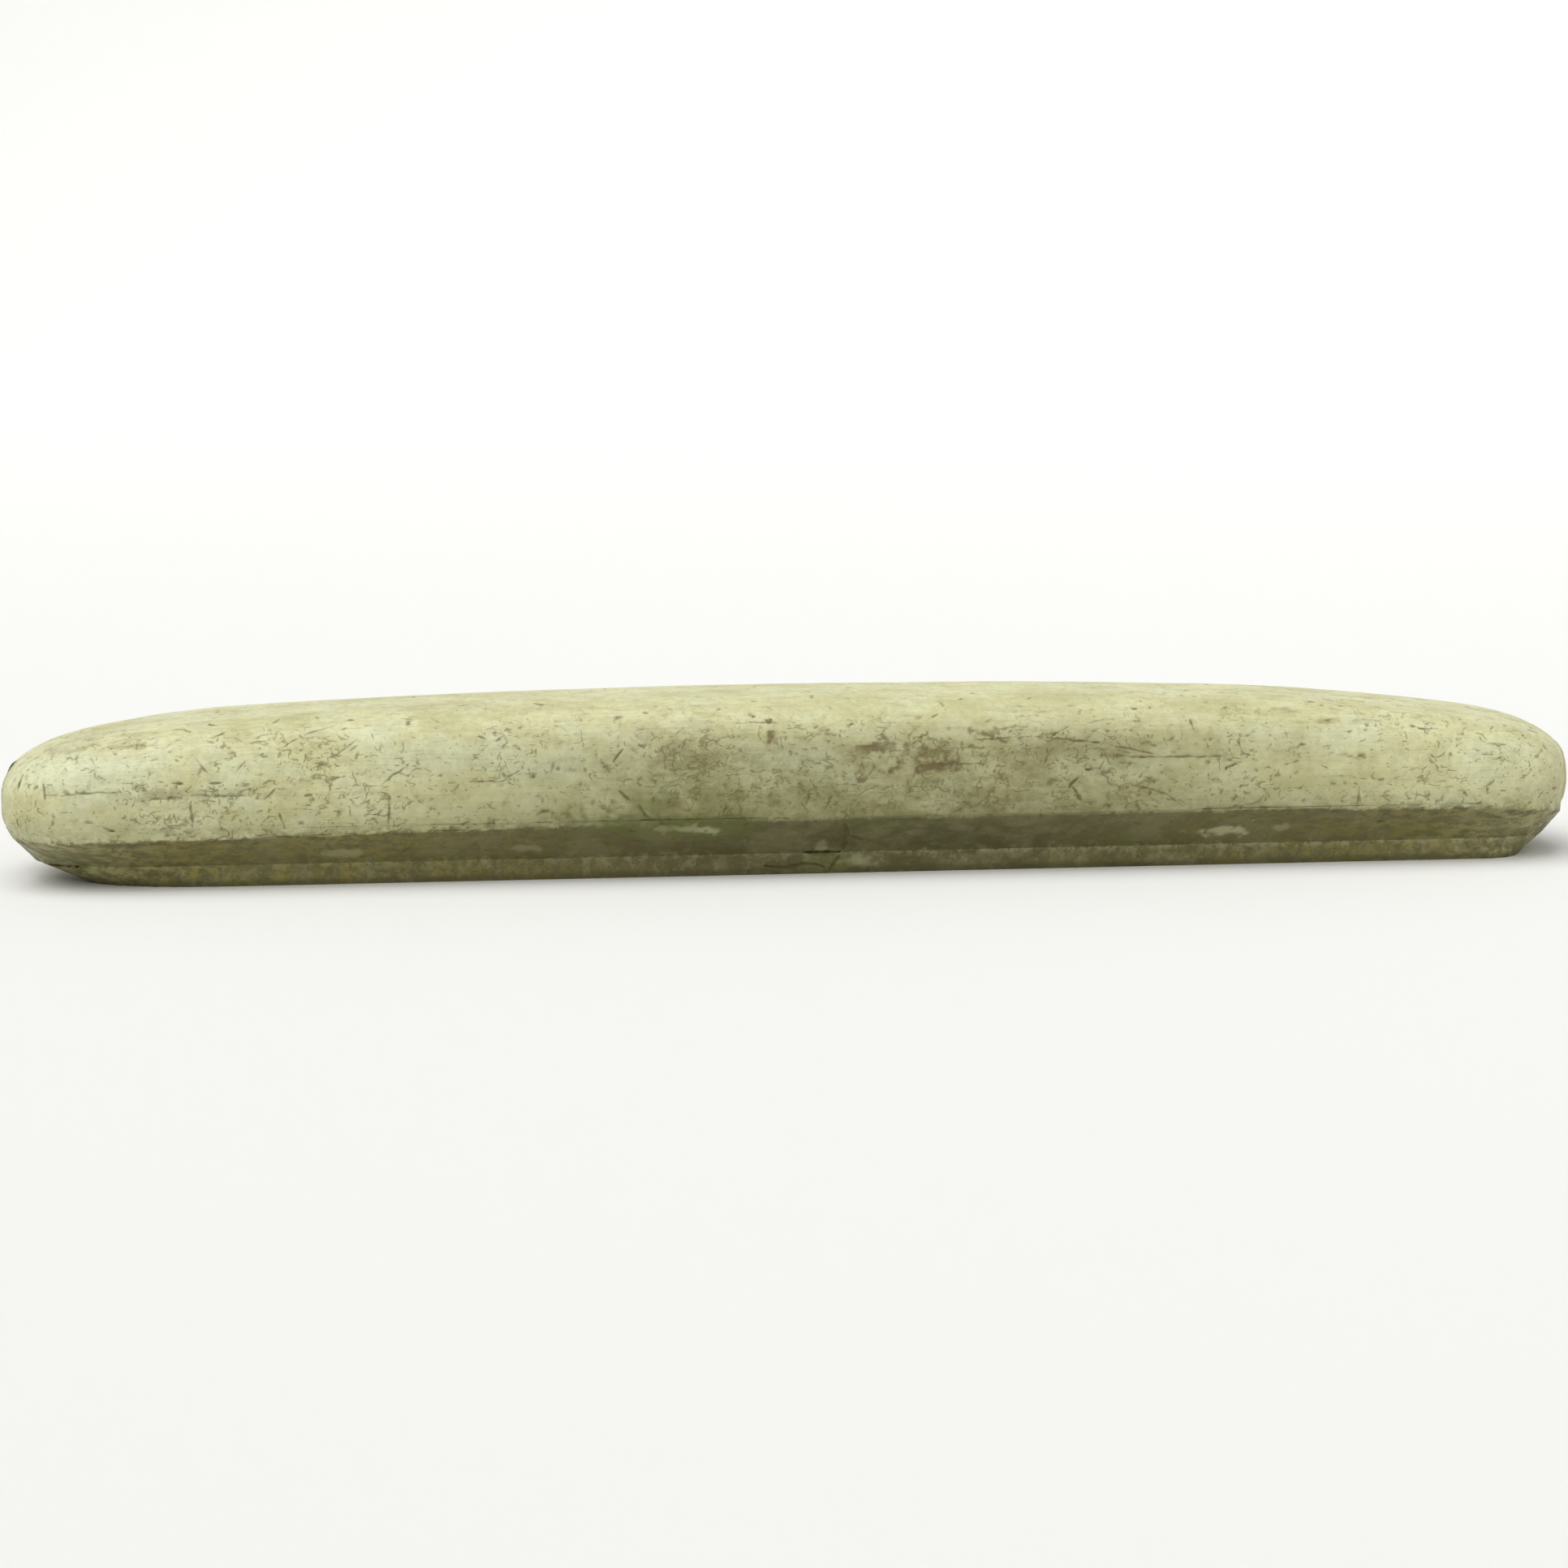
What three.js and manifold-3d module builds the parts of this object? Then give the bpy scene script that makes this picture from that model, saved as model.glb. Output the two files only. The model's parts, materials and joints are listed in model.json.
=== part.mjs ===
// A stout timber didgeridoo, lying flat on its sole, in millimetres with +Z up.
// Three timbers are glued on top of one another: a crowned upper shell with a deep channel, a chamfered
// lower shell with a shallow one, and a flat sole board. The two channels make the bore. Hidden dowels
// line the timbers up, and a turned mouthpiece plugs into the thinner end. +X points to the mouth, and
// the origin is on the ground under the middle of the overall length.
import * as THREE from "three";
import { mergeVertices } from "three/addons/utils/BufferGeometryUtils.js";
import Module from "manifold-3d";

const wasm = await Module();
wasm.setup();

// Overall sizes
const bodyLength = 1000; // between the tips of the domed ends, before the bore is cut
const bodyWidth = 130; // across the belly
const bodyHeight = 112.5; // ground to the top of the crown
const seamGap = 0.3; // clearance between glued faces

// Heights of the lines that run round the body
const soleThickness = 13.5;
const arrisHeight = 38; // the sharp edge between side and chamfer, where it is highest
const arrisMiddle = 125; // where that is, towards the mouth from the middle of the body
const arrisArch = 5; // how far it falls from there over half the body's length
const arrisBellDip = 1.5; // how much further it falls round each tip
const arrisMouthDip = 9;
const shellSeamHeight = 39.5;
const bellyHeight = 47; // the widest line, and the axis of the bore

// How far in from the belly each lower line stands
const seamTuck = 1.2;
const arrisSideInset = 2;
const arrisBellInset = 7;
const arrisMouthInset = 1.5;
const chamferSideInset = 20;
const chamferBellInset = 20;
const chamferMouthInset = 10;
const soleSideInset = 20.8;
const soleBellInset = 51;
const soleMouthInset = 28.5;

// The blunt ends in plan, and the squareness of ends and section
const endRun = 64;
const soleBellRun = 107;
const soleMouthRun = 31;
const endPower = 2.6;
const sectionPower = 3.5;

// The crown's long arch, and its steeper fall towards each tip
const crownArch = 16.5;
const bellTaperRun = 155;
const bellTaperDrop = 18;
const mouthTaperRun = 225;
const mouthTaperDrop = 14.5;

// The bore widens slowly from the mouth, then flares to the bell
const mouthBore = 34;
const flareBore = 44;
const bellBore = 54;
const flareLength = 200;

// The mouthpiece and its socket
const mouthHole = 30;
const neckWall = 2.8; // timber left under the cork
const corkThickness = 2.6;
const corkLength = 30;
const spigotLength = 46;
const capLip = 3.6; // how far the cap reaches past the spigot all round
const capDepth = 14; // seat of the cap to the mouth tip
const capEdge = 6; // straight part of the cap's rim
const socketClearance = 0.6;
const capClearance = 0.4;
const socketRelief = 4; // free depth past the end of the spigot
const waxWidth = 5.5;
const waxSeat = 4; // depth of its rebate below the mouth tip
const waxProud = 2; // how far its crest stands out past the timber

// The dowels: pairs between the two shells, and single ones between the lower shell and the sole
const dowelDiameter = 10;
const dowelSpacing = 330;
const dowelRows = 3;
const shellDowelEdge = 20; // from the belly's side to the dowel's middle
const shellDowelReach = 11; // how far it goes down into the lower shell
const shellDowelRise = 25; // how far it goes up into the upper shell
const soleDowelReach = 8; // down into the sole
const soleDowelRise = 6.5; // up into the lower shell

// Places worked out from the sizes
const bellRimShare = (1 - (bellBore / bodyWidth) ** endPower) ** (1 / endPower);
const bellRimLoss = endRun * (1 - bellRimShare); // what the bore takes off the domed bell tip
const overallLength = bodyLength - bellRimLoss + waxProud;
const bellTip = -overallLength / 2 - bellRimLoss;
const mouthTip = bellTip + bodyLength;
const crest = mouthTip + waxProud;
const halfWidth = bodyWidth / 2;
const neckRadius = mouthHole / 2 + neckWall;
const spigotRadius = neckRadius + corkThickness;
const capRadius = spigotRadius + capLip;
const capSeat = mouthTip - capDepth;
const spigotEnd = capSeat - spigotLength;
const socketEnd = spigotEnd - socketRelief;
const overrun = 10; // how far a cutter reaches past what it cuts

// Mesh fineness
const columns = 96;
const crownRows = 14;
const sideRows = 3;
const boreSides = 48;
const turnedSides = 48;
const dowelSides = 24;

// ---------- solids ----------

// A closed geometry as a solid: shared corners are merged and triangles with no area are left out.
function solidOf(geometry) {
  const bare = geometry.clone();
  bare.deleteAttribute("normal");
  bare.deleteAttribute("uv");
  const merged = mergeVertices(bare, 1e-4);
  const corners = merged.index.array;
  const kept = [];
  for (let i = 0; i < corners.length; i += 3) {
    const [a, b, c] = corners.slice(i, i + 3);
    if (a !== b && b !== c && c !== a) kept.push(a, b, c);
  }
  const vertProperties = new Float32Array(merged.getAttribute("position").array);
  return new wasm.Manifold(new wasm.Mesh({ numProp: 3, vertProperties, triVerts: new Uint32Array(kept) }));
}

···

▶ _Request_: Print the material above once more, exactly.

▶ _Completed task_:
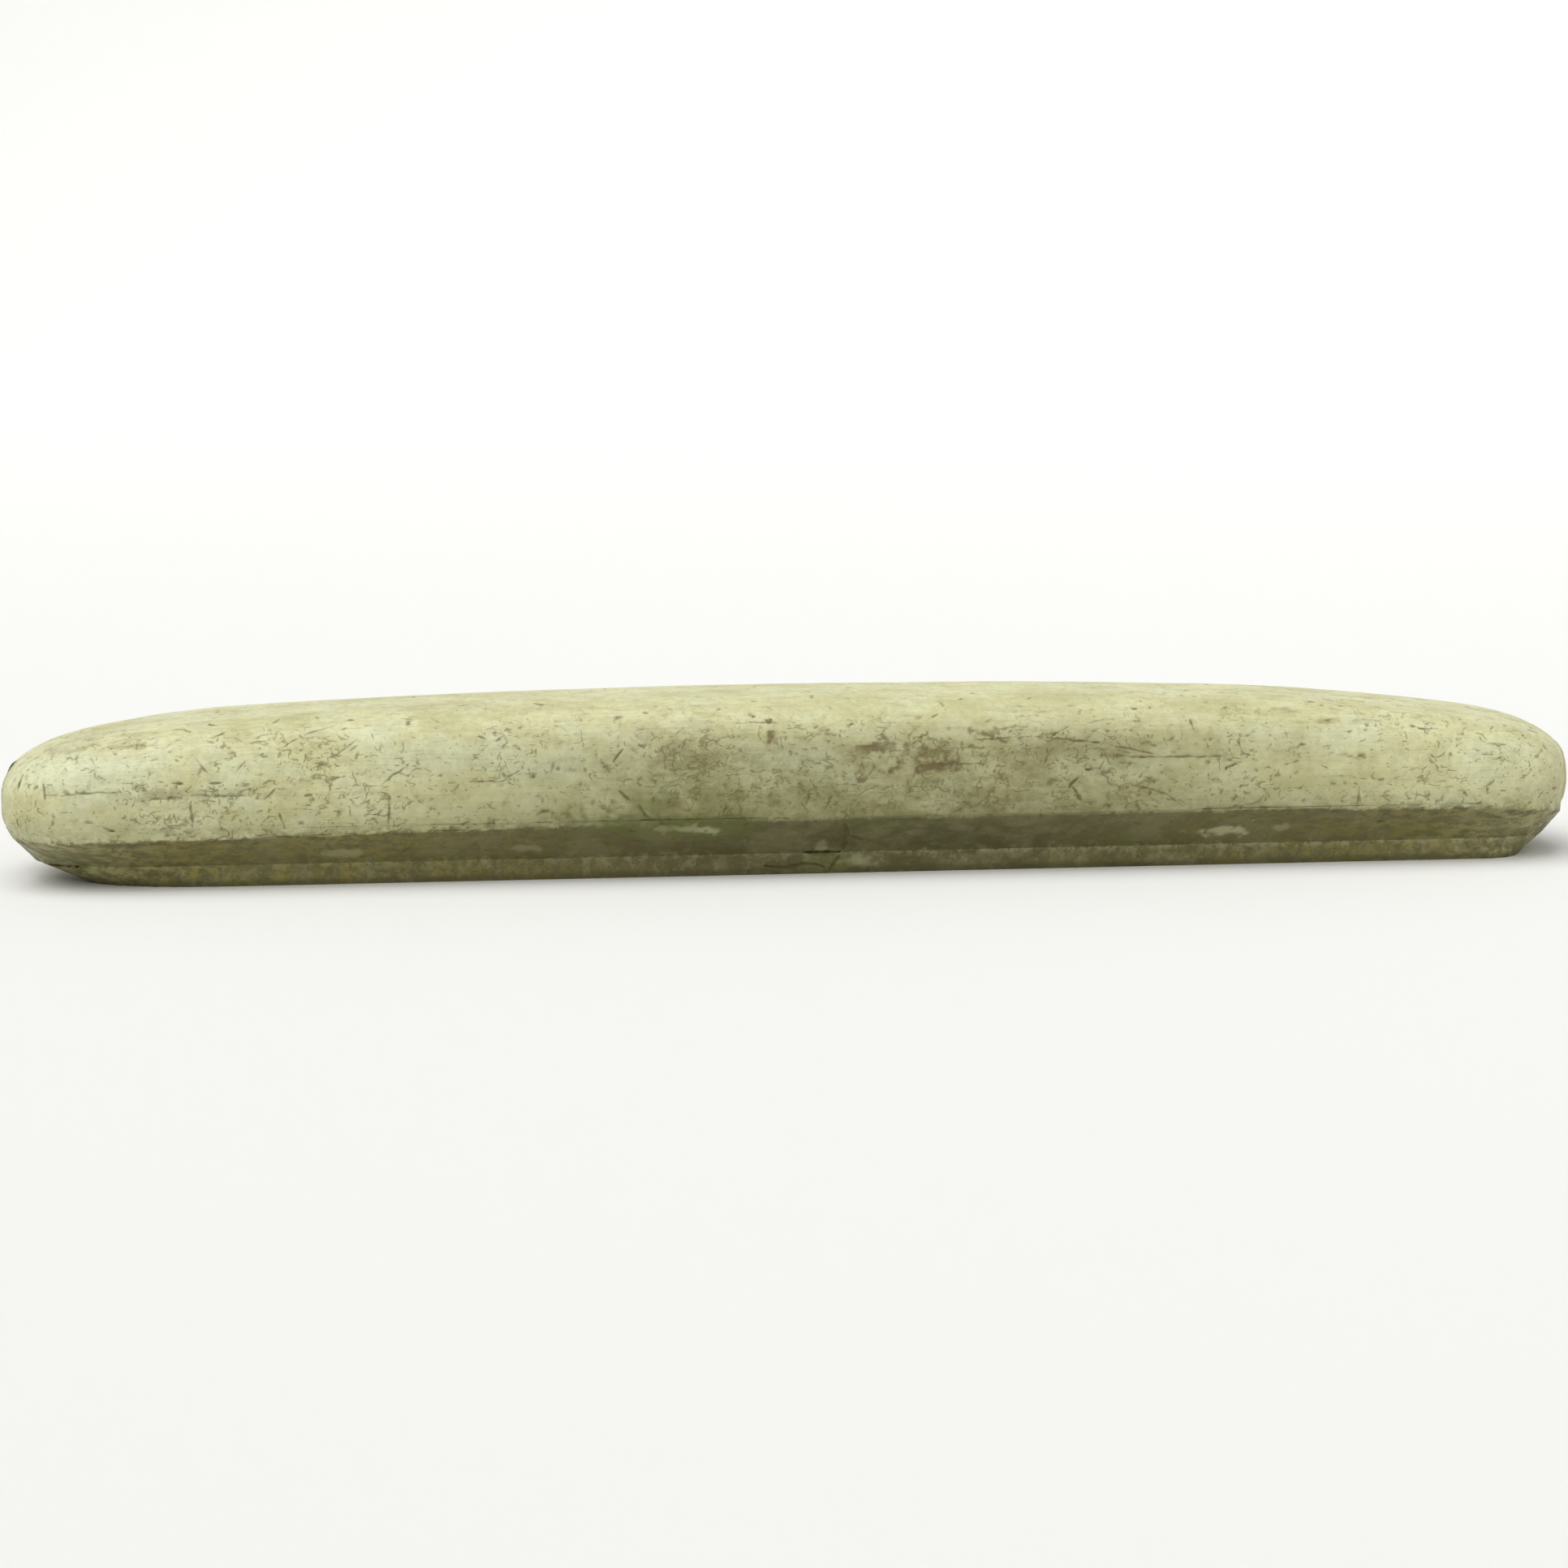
What three.js and manifold-3d module builds the parts of this object? Then give the bpy scene script that makes this picture from that model, saved as model.glb. Output the two files only. The model's parts, materials and joints are listed in model.json.
=== part.mjs ===
// A stout timber didgeridoo, lying flat on its sole, in millimetres with +Z up.
// Three timbers are glued on top of one another: a crowned upper shell with a deep channel, a chamfered
// lower shell with a shallow one, and a flat sole board. The two channels make the bore. Hidden dowels
// line the timbers up, and a turned mouthpiece plugs into the thinner end. +X points to the mouth, and
// the origin is on the ground under the middle of the overall length.
import * as THREE from "three";
import { mergeVertices } from "three/addons/utils/BufferGeometryUtils.js";
import Module from "manifold-3d";

const wasm = await Module();
wasm.setup();

// Overall sizes
const bodyLength = 1000; // between the tips of the domed ends, before the bore is cut
const bodyWidth = 130; // across the belly
const bodyHeight = 112.5; // ground to the top of the crown
const seamGap = 0.3; // clearance between glued faces

// Heights of the lines that run round the body
const soleThickness = 13.5;
const arrisHeight = 38; // the sharp edge between side and chamfer, where it is highest
const arrisMiddle = 125; // where that is, towards the mouth from the middle of the body
const arrisArch = 5; // how far it falls from there over half the body's length
const arrisBellDip = 1.5; // how much further it falls round each tip
const arrisMouthDip = 9;
const shellSeamHeight = 39.5;
const bellyHeight = 47; // the widest line, and the axis of the bore

// How far in from the belly each lower line stands
const seamTuck = 1.2;
const arrisSideInset = 2;
const arrisBellInset = 7;
const arrisMouthInset = 1.5;
const chamferSideInset = 20;
const chamferBellInset = 20;
const chamferMouthInset = 10;
const soleSideInset = 20.8;
const soleBellInset = 51;
const soleMouthInset = 28.5;

// The blunt ends in plan, and the squareness of ends and section
const endRun = 64;
const soleBellRun = 107;
const soleMouthRun = 31;
const endPower = 2.6;
const sectionPower = 3.5;

// The crown's long arch, and its steeper fall towards each tip
const crownArch = 16.5;
const bellTaperRun = 155;
const bellTaperDrop = 18;
const mouthTaperRun = 225;
const mouthTaperDrop = 14.5;

// The bore widens slowly from the mouth, then flares to the bell
const mouthBore = 34;
const flareBore = 44;
const bellBore = 54;
const flareLength = 200;

// The mouthpiece and its socket
const mouthHole = 30;
const neckWall = 2.8; // timber left under the cork
const corkThickness = 2.6;
const corkLength = 30;
const spigotLength = 46;
const capLip = 3.6; // how far the cap reaches past the spigot all round
const capDepth = 14; // seat of the cap to the mouth tip
const capEdge = 6; // straight part of the cap's rim
const socketClearance = 0.6;
const capClearance = 0.4;
const socketRelief = 4; // free depth past the end of the spigot
const waxWidth = 5.5;
const waxSeat = 4; // depth of its rebate below the mouth tip
const waxProud = 2; // how far its crest stands out past the timber

// The dowels: pairs between the two shells, and single ones between the lower shell and the sole
const dowelDiameter = 10;
const dowelSpacing = 330;
const dowelRows = 3;
const shellDowelEdge = 20; // from the belly's side to the dowel's middle
const shellDowelReach = 11; // how far it goes down into the lower shell
const shellDowelRise = 25; // how far it goes up into the upper shell
const soleDowelReach = 8; // down into the sole
const soleDowelRise = 6.5; // up into the lower shell

// Places worked out from the sizes
const bellRimShare = (1 - (bellBore / bodyWidth) ** endPower) ** (1 / endPower);
const bellRimLoss = endRun * (1 - bellRimShare); // what the bore takes off the domed bell tip
const overallLength = bodyLength - bellRimLoss + waxProud;
const bellTip = -overallLength / 2 - bellRimLoss;
const mouthTip = bellTip + bodyLength;
const crest = mouthTip + waxProud;
const halfWidth = bodyWidth / 2;
const neckRadius = mouthHole / 2 + neckWall;
const spigotRadius = neckRadius + corkThickness;
const capRadius = spigotRadius + capLip;
const capSeat = mouthTip - capDepth;
const spigotEnd = capSeat - spigotLength;
const socketEnd = spigotEnd - socketRelief;
const overrun = 10; // how far a cutter reaches past what it cuts

// Mesh fineness
const columns = 96;
const crownRows = 14;
const sideRows = 3;
const boreSides = 48;
const turnedSides = 48;
const dowelSides = 24;

// ---------- solids ----------

// A closed geometry as a solid: shared corners are merged and triangles with no area are left out.
function solidOf(geometry) {
  const bare = geometry.clone();
  bare.deleteAttribute("normal");
  bare.deleteAttribute("uv");
  const merged = mergeVertices(bare, 1e-4);
  const corners = merged.index.array;
  const kept = [];
  for (let i = 0; i < corners.length; i += 3) {
    const [a, b, c] = corners.slice(i, i + 3);
    if (a !== b && b !== c && c !== a) kept.push(a, b, c);
  }
  const vertProperties = new Float32Array(merged.getAttribute("position").array);
  return new wasm.Manifold(new wasm.Mesh({ numProp: 3, vertProperties, triVerts: new Uint32Array(kept) }));
}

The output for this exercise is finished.